It seems to me that one main object of the tenancy law is to preserve these two interests 2nd keep them separate. The kudivaram interest may be in abeyance but it can never be destroyed. The landholder cannot prevent the acquisition of the right by a ryot--A landholder can hold the kudivaram interest in one case only, i.e., where he possessed it before he became the landholder (vide Explanation to Section 6 and even then the two interests remain separate.

It was the same idea that was expressed by Kumaraswamy Sastri, J., in Gadadhara Das v. Suryanarayana Patnalk : (1921)41MLJ97 ,

Where the grantee of the melvaram was himself the occupancy ryot it is difficult to see how the grant of the melvaram interest to him can divest him of that character so as to convert his subtenant into a permanent occupancy ryot....I think it would be reasonable to hold that the mere fact that an occupancy ryot gets an interest in the melyaram would give the sub-tenants (who till then had no rights of occupancy and who could be evicted) rights of permanent occupancy and put the grantee of the melvaram in a decidedly worse position. In all such cases when there is no merger under any of the provisions of the Act, the right of the inamdar as an occupancy ryot remains in him and the effect of his acquiring an interest in the melvaram is not to extinguish his rights as an occupancy ryot and convert him into a landholder so as to bring his sub-tenant within the provisions of Section 6(1).

19. The learned Judge then held that the Explanation to Section 6(6) prevented such a result and he said:

It was never the intention of the Legislature that persons who already acquired right of permanent occupancy or who acquired it by virtue of the inam grant should lose the benefit simply because they got an interest in the melvaram as well.

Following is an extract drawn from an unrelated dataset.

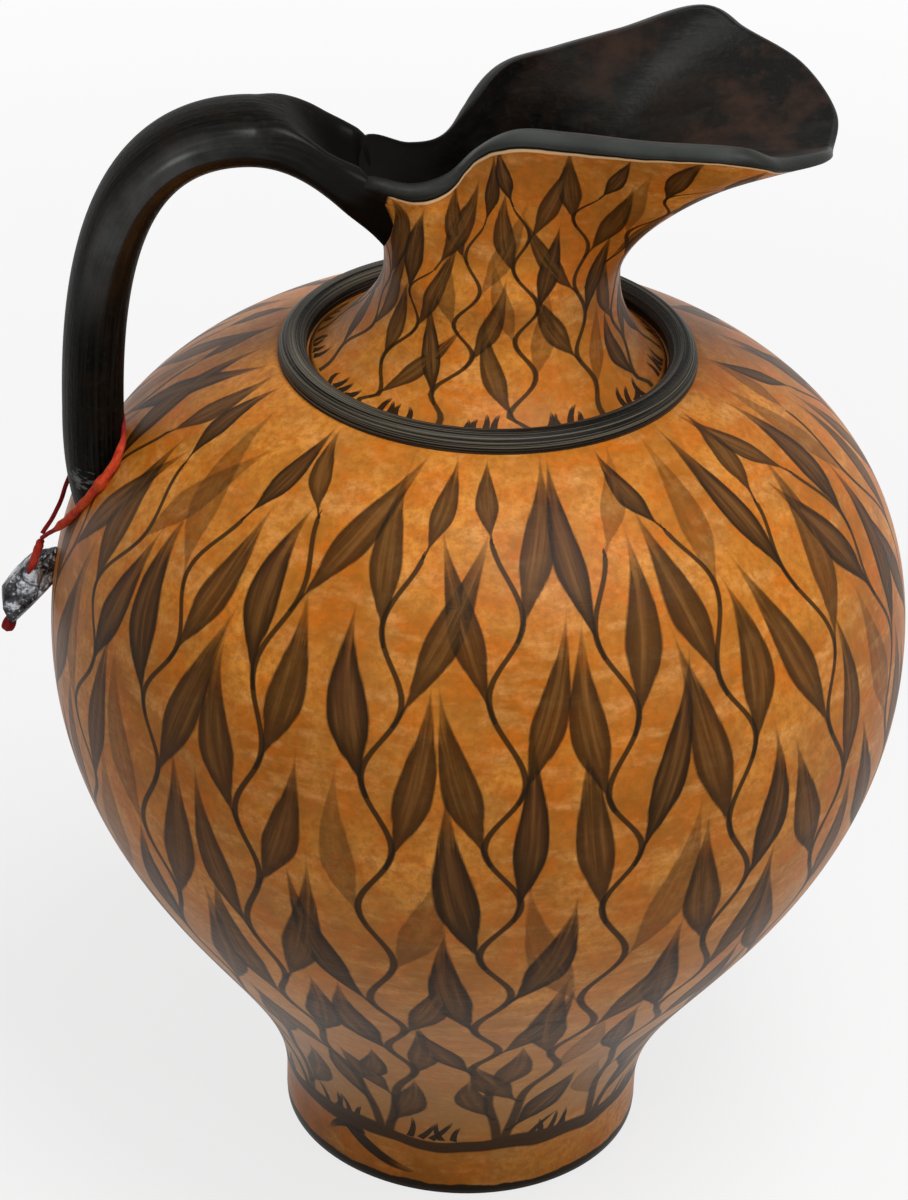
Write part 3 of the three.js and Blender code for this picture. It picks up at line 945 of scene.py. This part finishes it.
def pot_finish():
    """The sprays with their ground line and the dark edge of the base."""
    tree = Finish("painted_clay")
    place = tree.place
    color, cover, height = painted(tree)
    level = tree.parts(place)[2]
    waver = tree.grain(tree.scaled(place, 26, 26, 0), 1.0, 2)
    line = tree.math("SUBTRACT", level, tree.ramp(waver, 0.3, 0.7, 14.8 * mm, 18.6 * mm))
    swollen = tree.ramp(tree.grain(place, 45, 1), 0.35, 0.65, 0.8, 1.3)
    line = tree.math("DIVIDE", tree.math("ABSOLUTE", line), swollen)
    ground = tree.ramp(line, 0.85 * ground_width, 1.1 * ground_width, 1, 0)
    ragged = tree.plus(level, tree.spread(tree.grain(place, 130, 3), 0.4 * mm))
    base = tree.ramp(ragged, base_edge - 0.2 * mm, base_edge + 0.2 * mm, 1, 0)
    dark = tree.most(ground, base)
    color = tree.tint(ground, color, slip_core)
    color = tree.tint(base, color, slip_edge)
    roughness = tree.ramp(tree.most(cover, dark), 0, 1, 0.36, 0.4)
    tree.coat(color, roughness, clay_gloss, height, 0.16 * mm)
    return tree.material


pot.data.materials.append(pot_finish())
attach(pot, "root")
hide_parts("foot", "lower_body", "upper_body")

# Ring
# A roll of clay luted on where the neck meets the shoulder. It is brushed with charcoal slip while
# the wheel turns, which leaves fine lines along it. Its paler lines are partly a painted sheen.
ring_rise = 1 * mm
ring_sides = 256
bead_sides = 48
ring_streak_and_sheen = (0.150, 0.130, 0.095, 1)
slip_black = (0.0022, 0.0018, 0.0014, 1)
slip_grey = (0.022, 0.023, 0.019, 1)
slip_brown = (0.012, 0.007, 0.004, 1)
slip_gloss = 0.065
ring_grooves = 11
groove_depth = 0.10 * mm
slip_depth = 0.25 * mm


def brushed_slip():
    """Charcoal slip with streaks along the brush's way, greyer rubs, and brown where it is thin."""
    inputs = {"Along": "Vector", "Place": "Vector"}
    outputs = {"Color": "Color", "Height": "Float", "Streak": "Float"}
    tree, given, result = group("brushed_slip", inputs, outputs)
    streak = tree.grain(tree.scaled(given["Along"], 34, 900, 1), 1.0, 4, 0.65)
    cloud = tree.grain(given["Place"], 60, 5, 0.65)
    fine = tree.grain(given["Place"], 700, 3)
    color = tree.washed(
        slip_black,
        (streak, 0.46, 0.78, 0.65, slip_grey),
        (cloud, 0.48, 0.7, 0.7, slip_brown),
        (fine, 0.55, 0.8, 0.35, slip_grey),
    )
    tree.link(color, result["Color"])
    tree.link(tree.plus(streak, tree.times(fine, 0.5)), result["Height"])
    tree.link(streak, result["Streak"])
    return tree


slip_group = brushed_slip()


def slip_finish(name):
    """A new material with brushed slip along its piece, the slip, and its roughness."""
    tree = Finish(name)
    slip = tree.placed(slip_group, {"Along": tree.wrap(), "Place": tree.place})
    return tree, slip, tree.ramp(slip["Streak"], 0.3, 0.7, 0.36, 0.5)


def ring_finish():
    """Brushed slip with paler, browner lines round the ring, partly brush marks and partly painted sheen.
    """
    tree, slip, roughness = slip_finish("ring_slip")
    lines = tree.grain(tree.scaled(tree.wrap(), 9, 1500, 1), 1.0, 3)
    # Partly painted sheen: the paler lines stand partly for brush marks and partly for highlights on the
    # ring.
    color = tree.tint(tree.ramp(lines, 0.45, 0.63, 0, 0.9), slip["Color"], ring_streak_and_sheen)
    tree.coat(color, roughness, slip_gloss, slip["Height"], slip_depth)
    return tree.material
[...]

We might note in passing that though Kumaraswami Sastri, J.'s was a dissenting judgment, the other two learned Judges being a majority, the view expressed by Kumaraswami Sastri, J., was approved as correct by a later Bench consisting of Spencer and Odgers, JJ., in Bhupathimju v. Venkatdratnam : (1921)41MLJ512 .

20. One other test which might be applied to find out whether the acquired melvaram interest still remained as such in the hands of the acquirer would be to find out whether such an interest could not be alienated by him. Though there are no decisions on the point it is clear to us on principle that such an acquirer can in his turn alienate what he had acquired so as to render his alienee 'a landholder', that is, a person who would be a mesne assignee of the interest of the landholder--one who would be entitled to the perception of rents from ryoti land in the estate. If this were the true legal position it would follow that the appellants possessed before the notified date an interest in the land, other than as ryots in the estate.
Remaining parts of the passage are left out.